**Aim of the exercise:**
In the records below, pick out all lines containing the word "body".

[Object modeling scripts]
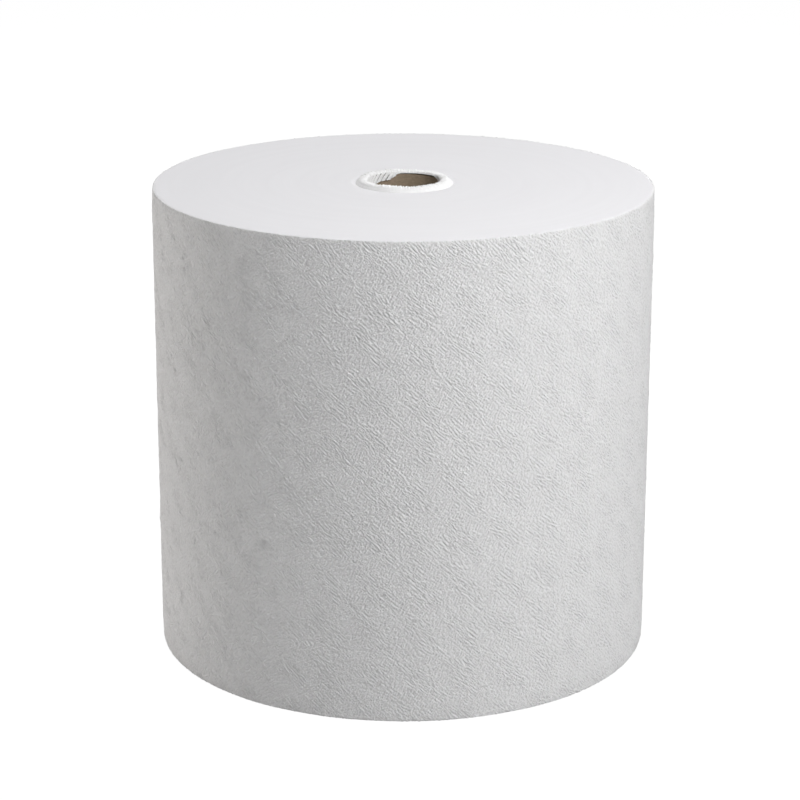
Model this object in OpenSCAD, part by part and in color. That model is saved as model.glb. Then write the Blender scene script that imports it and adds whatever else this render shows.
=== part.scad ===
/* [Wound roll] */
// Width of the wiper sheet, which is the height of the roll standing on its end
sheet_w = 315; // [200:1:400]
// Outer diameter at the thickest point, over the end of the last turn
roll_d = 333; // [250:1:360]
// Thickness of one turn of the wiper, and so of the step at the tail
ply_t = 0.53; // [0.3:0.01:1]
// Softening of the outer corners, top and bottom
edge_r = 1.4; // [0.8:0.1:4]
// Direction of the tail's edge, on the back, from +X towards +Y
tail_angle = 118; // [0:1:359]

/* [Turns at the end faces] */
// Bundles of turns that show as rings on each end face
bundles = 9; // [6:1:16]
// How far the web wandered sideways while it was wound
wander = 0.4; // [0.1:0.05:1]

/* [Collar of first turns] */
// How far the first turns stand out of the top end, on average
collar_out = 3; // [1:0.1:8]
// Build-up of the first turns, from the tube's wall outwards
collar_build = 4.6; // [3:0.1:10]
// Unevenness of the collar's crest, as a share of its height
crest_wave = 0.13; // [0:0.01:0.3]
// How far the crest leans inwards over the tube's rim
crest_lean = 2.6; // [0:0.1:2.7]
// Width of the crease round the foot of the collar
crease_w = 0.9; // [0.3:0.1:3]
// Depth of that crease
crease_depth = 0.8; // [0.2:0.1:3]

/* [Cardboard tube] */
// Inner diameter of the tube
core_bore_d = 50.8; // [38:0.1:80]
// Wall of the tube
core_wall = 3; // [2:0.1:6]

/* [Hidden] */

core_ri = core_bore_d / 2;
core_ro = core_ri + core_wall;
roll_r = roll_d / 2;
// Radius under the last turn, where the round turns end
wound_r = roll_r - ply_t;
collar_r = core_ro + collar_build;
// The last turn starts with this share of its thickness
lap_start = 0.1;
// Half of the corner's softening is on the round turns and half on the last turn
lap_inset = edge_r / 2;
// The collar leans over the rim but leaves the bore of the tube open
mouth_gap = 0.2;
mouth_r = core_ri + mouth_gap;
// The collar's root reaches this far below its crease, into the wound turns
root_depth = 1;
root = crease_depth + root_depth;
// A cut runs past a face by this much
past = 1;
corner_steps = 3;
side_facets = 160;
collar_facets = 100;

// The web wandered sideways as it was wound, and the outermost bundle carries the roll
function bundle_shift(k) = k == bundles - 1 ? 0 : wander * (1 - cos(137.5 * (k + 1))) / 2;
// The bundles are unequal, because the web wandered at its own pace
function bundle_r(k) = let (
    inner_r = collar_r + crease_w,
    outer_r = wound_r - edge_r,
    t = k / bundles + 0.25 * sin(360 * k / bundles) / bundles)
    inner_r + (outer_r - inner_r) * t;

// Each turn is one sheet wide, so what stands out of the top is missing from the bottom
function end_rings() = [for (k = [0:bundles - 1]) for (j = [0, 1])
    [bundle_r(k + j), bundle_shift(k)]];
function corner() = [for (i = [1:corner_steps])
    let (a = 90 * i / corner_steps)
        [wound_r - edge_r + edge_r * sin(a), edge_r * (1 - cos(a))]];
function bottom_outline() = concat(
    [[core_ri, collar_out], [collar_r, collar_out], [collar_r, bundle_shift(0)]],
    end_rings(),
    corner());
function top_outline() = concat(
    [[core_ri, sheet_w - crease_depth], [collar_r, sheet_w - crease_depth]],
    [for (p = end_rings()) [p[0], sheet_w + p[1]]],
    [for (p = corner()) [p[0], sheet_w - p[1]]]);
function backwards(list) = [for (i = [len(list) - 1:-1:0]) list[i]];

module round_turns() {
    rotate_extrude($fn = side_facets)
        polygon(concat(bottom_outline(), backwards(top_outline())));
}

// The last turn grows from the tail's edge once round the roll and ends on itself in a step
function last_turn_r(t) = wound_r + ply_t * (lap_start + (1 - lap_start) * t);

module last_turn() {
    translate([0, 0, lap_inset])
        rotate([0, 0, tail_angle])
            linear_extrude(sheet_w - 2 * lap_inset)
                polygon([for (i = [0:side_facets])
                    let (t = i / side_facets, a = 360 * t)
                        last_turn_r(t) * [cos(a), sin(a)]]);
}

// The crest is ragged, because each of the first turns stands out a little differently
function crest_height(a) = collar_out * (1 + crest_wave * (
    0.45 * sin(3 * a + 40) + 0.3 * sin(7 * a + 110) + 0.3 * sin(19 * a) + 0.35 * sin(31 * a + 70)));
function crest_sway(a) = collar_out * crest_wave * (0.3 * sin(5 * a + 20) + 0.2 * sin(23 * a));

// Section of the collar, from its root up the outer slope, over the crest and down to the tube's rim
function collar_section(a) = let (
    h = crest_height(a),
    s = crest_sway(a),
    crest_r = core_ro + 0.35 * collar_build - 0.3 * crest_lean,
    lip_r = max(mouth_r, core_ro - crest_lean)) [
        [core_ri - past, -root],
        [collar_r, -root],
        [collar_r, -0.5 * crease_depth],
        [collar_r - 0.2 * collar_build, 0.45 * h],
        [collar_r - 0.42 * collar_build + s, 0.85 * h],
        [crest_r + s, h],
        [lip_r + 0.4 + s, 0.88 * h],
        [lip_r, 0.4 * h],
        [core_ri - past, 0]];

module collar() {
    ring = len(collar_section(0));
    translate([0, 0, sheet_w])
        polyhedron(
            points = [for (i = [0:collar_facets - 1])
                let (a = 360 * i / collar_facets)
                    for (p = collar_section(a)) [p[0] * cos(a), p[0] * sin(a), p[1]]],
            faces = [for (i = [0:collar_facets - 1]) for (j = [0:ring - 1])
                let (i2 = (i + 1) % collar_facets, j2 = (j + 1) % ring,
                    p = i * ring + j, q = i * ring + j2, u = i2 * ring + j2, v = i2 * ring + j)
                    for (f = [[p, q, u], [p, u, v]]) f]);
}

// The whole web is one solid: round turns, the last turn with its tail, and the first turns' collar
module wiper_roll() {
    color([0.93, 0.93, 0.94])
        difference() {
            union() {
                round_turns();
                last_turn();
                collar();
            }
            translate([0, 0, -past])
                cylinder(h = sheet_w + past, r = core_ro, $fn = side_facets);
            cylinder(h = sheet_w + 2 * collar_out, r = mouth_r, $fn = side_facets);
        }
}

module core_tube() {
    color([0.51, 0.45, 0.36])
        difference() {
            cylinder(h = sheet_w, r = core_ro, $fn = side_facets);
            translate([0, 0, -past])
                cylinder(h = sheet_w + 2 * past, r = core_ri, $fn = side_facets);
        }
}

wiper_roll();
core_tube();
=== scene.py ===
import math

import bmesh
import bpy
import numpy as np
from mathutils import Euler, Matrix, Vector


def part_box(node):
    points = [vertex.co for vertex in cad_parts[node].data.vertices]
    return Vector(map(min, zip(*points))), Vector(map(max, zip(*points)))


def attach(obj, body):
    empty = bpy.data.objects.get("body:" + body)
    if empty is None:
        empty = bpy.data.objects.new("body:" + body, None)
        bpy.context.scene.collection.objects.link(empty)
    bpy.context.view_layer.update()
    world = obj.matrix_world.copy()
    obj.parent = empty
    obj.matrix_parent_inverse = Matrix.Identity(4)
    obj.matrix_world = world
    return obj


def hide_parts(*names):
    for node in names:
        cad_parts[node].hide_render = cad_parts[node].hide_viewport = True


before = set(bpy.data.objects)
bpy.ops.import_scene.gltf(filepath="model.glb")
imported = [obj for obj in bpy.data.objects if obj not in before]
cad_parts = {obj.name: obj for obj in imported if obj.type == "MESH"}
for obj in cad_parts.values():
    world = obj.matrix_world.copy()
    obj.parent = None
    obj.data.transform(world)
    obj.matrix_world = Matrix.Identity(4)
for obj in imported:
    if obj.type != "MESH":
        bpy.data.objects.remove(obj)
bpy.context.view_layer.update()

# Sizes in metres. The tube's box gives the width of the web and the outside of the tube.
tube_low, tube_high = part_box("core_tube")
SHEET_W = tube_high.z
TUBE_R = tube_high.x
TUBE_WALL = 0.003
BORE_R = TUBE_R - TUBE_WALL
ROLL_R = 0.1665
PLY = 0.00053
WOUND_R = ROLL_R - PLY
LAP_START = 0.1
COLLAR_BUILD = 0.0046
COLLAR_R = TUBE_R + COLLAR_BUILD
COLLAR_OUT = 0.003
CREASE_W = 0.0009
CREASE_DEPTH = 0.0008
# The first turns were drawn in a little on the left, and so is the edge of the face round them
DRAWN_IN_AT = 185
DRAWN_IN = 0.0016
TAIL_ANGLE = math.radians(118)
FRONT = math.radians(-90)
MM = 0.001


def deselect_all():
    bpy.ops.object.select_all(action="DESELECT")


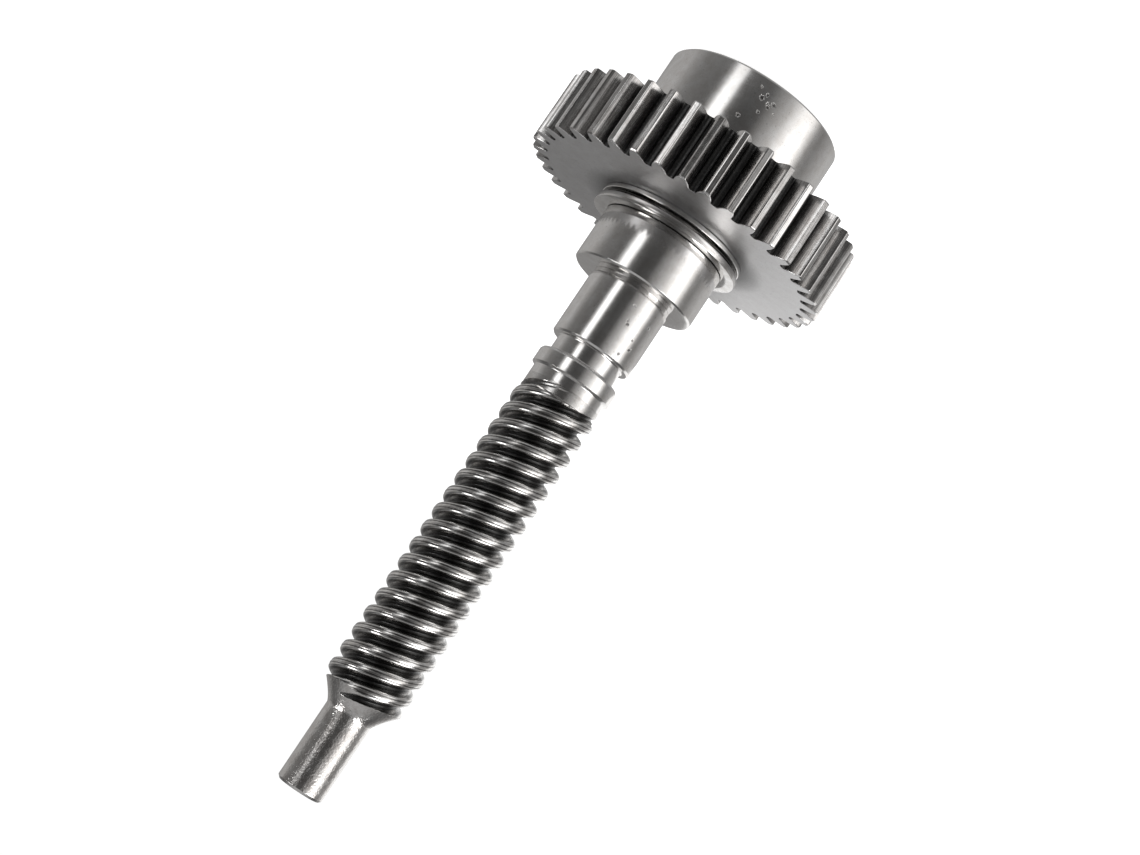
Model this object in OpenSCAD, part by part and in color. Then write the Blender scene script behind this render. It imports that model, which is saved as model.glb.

**Solution to the problem:**
def attach(obj, body):
    empty = bpy.data.objects.get("body:" + body)
        empty = bpy.data.objects.new("body:" + body, None)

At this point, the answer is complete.